Aim :: Every line must be returned precisely as it is written.

^^^^

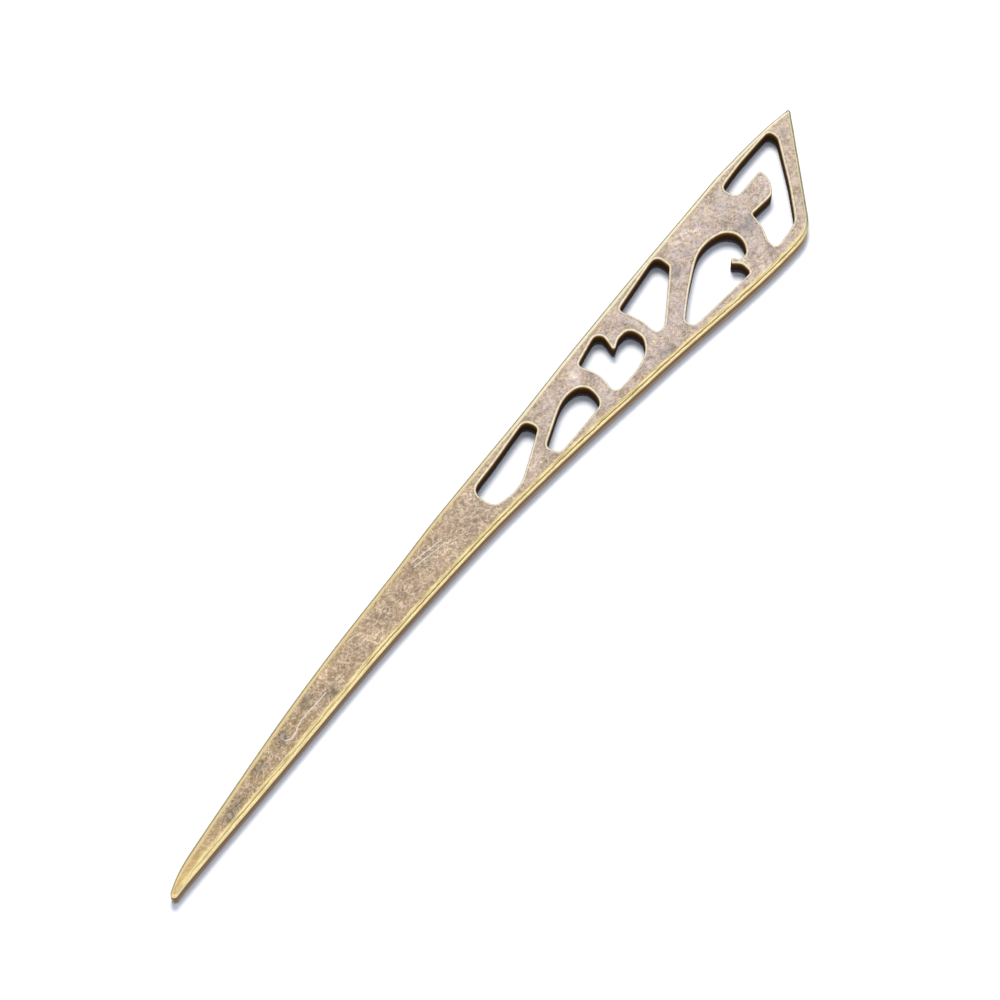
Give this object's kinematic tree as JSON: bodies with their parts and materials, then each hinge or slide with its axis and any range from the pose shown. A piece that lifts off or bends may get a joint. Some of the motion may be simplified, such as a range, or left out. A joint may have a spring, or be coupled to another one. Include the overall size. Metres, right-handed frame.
{
  "type": "hair stick",
  "caption": "Flat cast hair stick: a slim blunt shank flares to a slanted, rounded head pierced with flowing scroll openings between two narrow rails.",
  "frame": {"origin": "middle of the footprint, on the plain back face", "axes": "+X along the stick from the blunt tip to the head's point, +Y towards the straight side, +Z from the back to the bevelled front face"},
  "size_m": [0.13, 0.0154, 0.0022],
  "materials": {
    "antique_brass": "antiqued, satin face with brighter worn edges"
  },
  "bodies": {
    "root": {"hair_stick": "antique_brass"}
  },
  "joints": []
}
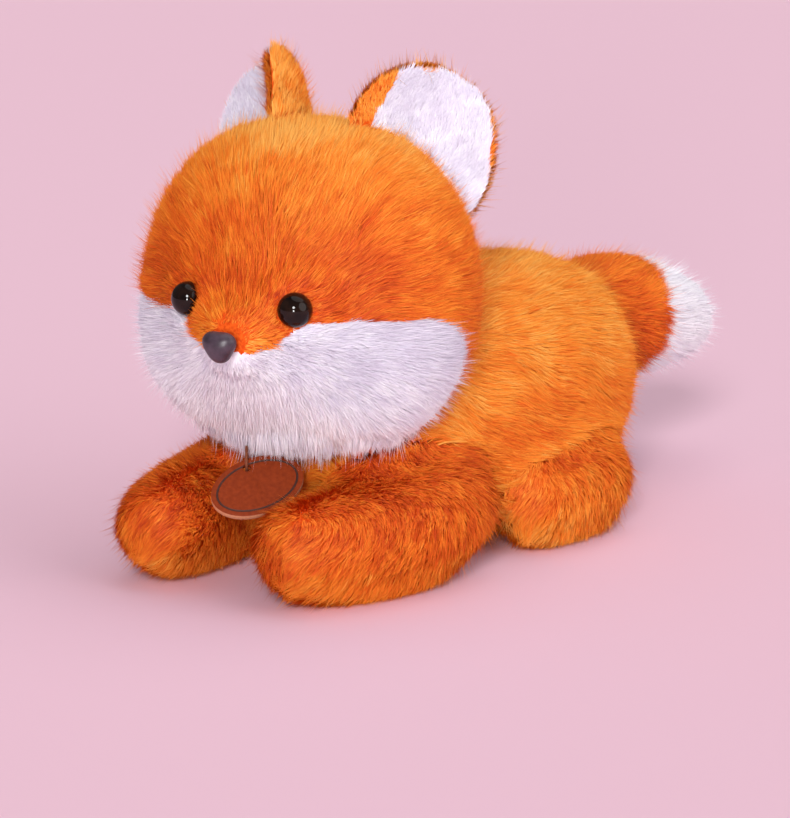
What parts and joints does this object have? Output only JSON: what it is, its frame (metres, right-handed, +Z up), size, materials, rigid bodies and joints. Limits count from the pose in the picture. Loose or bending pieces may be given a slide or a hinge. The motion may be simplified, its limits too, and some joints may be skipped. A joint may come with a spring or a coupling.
{
  "type": "plush fox",
  "caption": "Lying plush fox with a large turned head, cupped ears, white cheeks, safety eyes and nose, stuffed legs, a white-tipped tail and a hanging oval leather neck tag.",
  "frame": {"origin": "middle of the whole fox's box, on the floor that it lies on", "axes": "+Z up, -Y the way the fox faces, +X the fox's left side"},
  "size_m": [0.123, 0.2968, 0.1799],
  "materials": {
    "orange_pile": "long soft pile",
    "white_pile": "long soft pile",
    "stuffing": "loose fibre",
    "eye_plastic": "gloss",
    "nose_plastic": "satin",
    "washer_plastic": "satin",
    "tag_leather": "smooth",
    "tag_thread": "twisted thread"
  },
  "bodies": {
    "fox": {"head_crown": "orange_pile", "head_stuffing": "stuffing", "cheek_left": "white_pile", "cheek_right": "white_pile", "eye_left": "eye_plastic", "eye_right": "eye_plastic", "nose": "nose_plastic", "eye_washer_left": "washer_plastic", "eye_washer_right": "washer_plastic", "nose_washer": "washer_plastic", "ear_back_left": "orange_pile", "ear_lining_left": "white_pile", "ear_back_right": "orange_pile", "ear_lining_right": "white_pile", "body_cover": "orange_pile", "body_stuffing": "stuffing", "front_leg_cover_left": "orange_pile", "front_leg_stuffing_left": "stuffing", "front_leg_cover_right": "orange_pile", "front_leg_stuffing_right": "stuffing", "hind_leg_cover_left": "orange_pile", "hind_leg_stuffing_left": "stuffing", "hind_leg_cover_right": "orange_pile", "hind_leg_stuffing_right": "stuffing", "tail_sleeve": "orange_pile", "tail_tip": "white_pile", "tail_stuffing": "stuffing", "tag_thread": "tag_thread"},
    "tag": {"neck_tag": "tag_leather"}
  },
  "joints": [
    {"name": "tag_swing", "type": "hinge", "parent": "fox", "child": "tag", "pos_m": [-0.00426, -0.11381, 0.0409], "axis": [-0.766, -0.6428, 0], "range_deg": [0, 25]}
  ]
}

^^^^

Finished answer ::
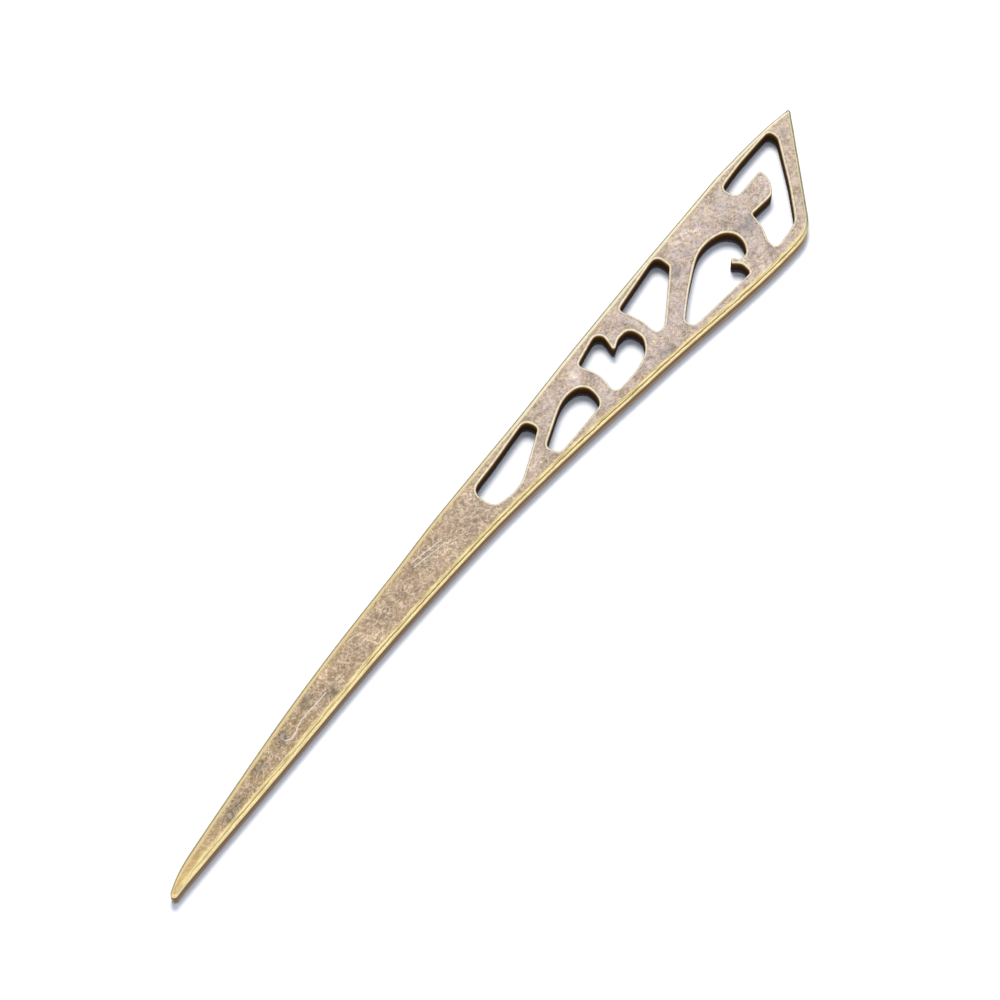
Give this object's kinematic tree as JSON: bodies with their parts and materials, then each hinge or slide with its axis and any range from the pose shown. A piece that lifts off or bends may get a joint. Some of the motion may be simplified, such as a range, or left out. A joint may have a spring, or be coupled to another one. Include the overall size. Metres, right-handed frame.
{
  "type": "hair stick",
  "caption": "Flat cast hair stick: a slim blunt shank flares to a slanted, rounded head pierced with flowing scroll openings between two narrow rails.",
  "frame": {"origin": "middle of the footprint, on the plain back face", "axes": "+X along the stick from the blunt tip to the head's point, +Y towards the straight side, +Z from the back to the bevelled front face"},
  "size_m": [0.13, 0.0154, 0.0022],
  "materials": {
    "antique_brass": "antiqued, satin face with brighter worn edges"
  },
  "bodies": {
    "root": {"hair_stick": "antique_brass"}
  },
  "joints": []
}
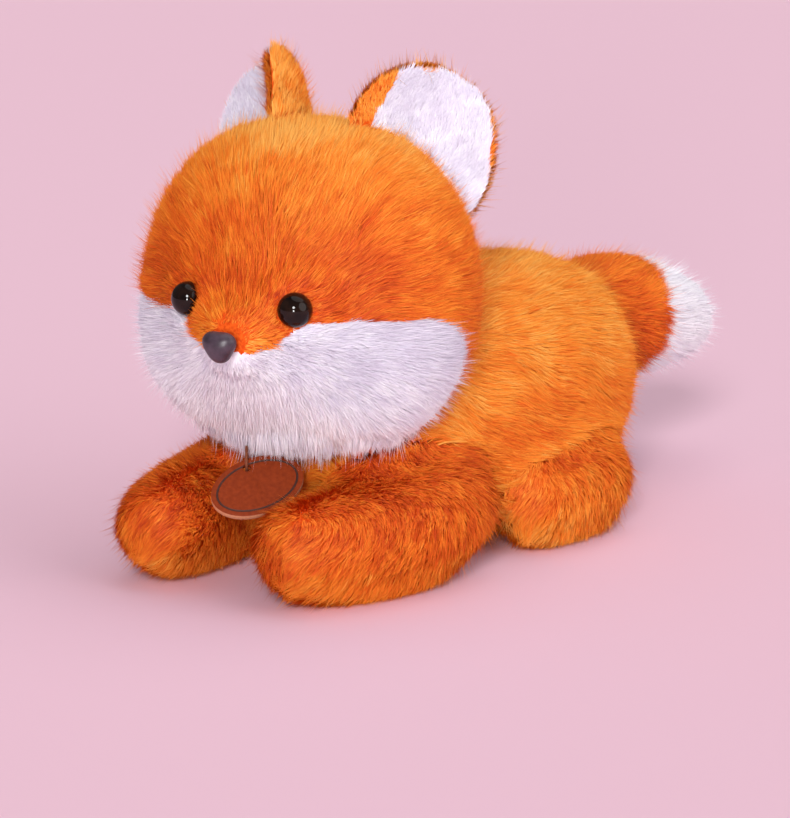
What parts and joints does this object have? Output only JSON: what it is, its frame (metres, right-handed, +Z up), size, materials, rigid bodies and joints. Limits count from the pose in the picture. Loose or bending pieces may be given a slide or a hinge. The motion may be simplified, its limits too, and some joints may be skipped. A joint may come with a spring or a coupling.
{
  "type": "plush fox",
  "caption": "Lying plush fox with a large turned head, cupped ears, white cheeks, safety eyes and nose, stuffed legs, a white-tipped tail and a hanging oval leather neck tag.",
  "frame": {"origin": "middle of the whole fox's box, on the floor that it lies on", "axes": "+Z up, -Y the way the fox faces, +X the fox's left side"},
  "size_m": [0.123, 0.2968, 0.1799],
  "materials": {
    "orange_pile": "long soft pile",
    "white_pile": "long soft pile",
    "stuffing": "loose fibre",
    "eye_plastic": "gloss",
    "nose_plastic": "satin",
    "washer_plastic": "satin",
    "tag_leather": "smooth",
    "tag_thread": "twisted thread"
  },
  "bodies": {
    "fox": {"head_crown": "orange_pile", "head_stuffing": "stuffing", "cheek_left": "white_pile", "cheek_right": "white_pile", "eye_left": "eye_plastic", "eye_right": "eye_plastic", "nose": "nose_plastic", "eye_washer_left": "washer_plastic", "eye_washer_right": "washer_plastic", "nose_washer": "washer_plastic", "ear_back_left": "orange_pile", "ear_lining_left": "white_pile", "ear_back_right": "orange_pile", "ear_lining_right": "white_pile", "body_cover": "orange_pile", "body_stuffing": "stuffing", "front_leg_cover_left": "orange_pile", "front_leg_stuffing_left": "stuffing", "front_leg_cover_right": "orange_pile", "front_leg_stuffing_right": "stuffing", "hind_leg_cover_left": "orange_pile", "hind_leg_stuffing_left": "stuffing", "hind_leg_cover_right": "orange_pile", "hind_leg_stuffing_right": "stuffing", "tail_sleeve": "orange_pile", "tail_tip": "white_pile", "tail_stuffing": "stuffing", "tag_thread": "tag_thread"},
    "tag": {"neck_tag": "tag_leather"}
  },
  "joints": [
    {"name": "tag_swing", "type": "hinge", "parent": "fox", "child": "tag", "pos_m": [-0.00426, -0.11381, 0.0409], "axis": [-0.766, -0.6428, 0], "range_deg": [0, 25]}
  ]
}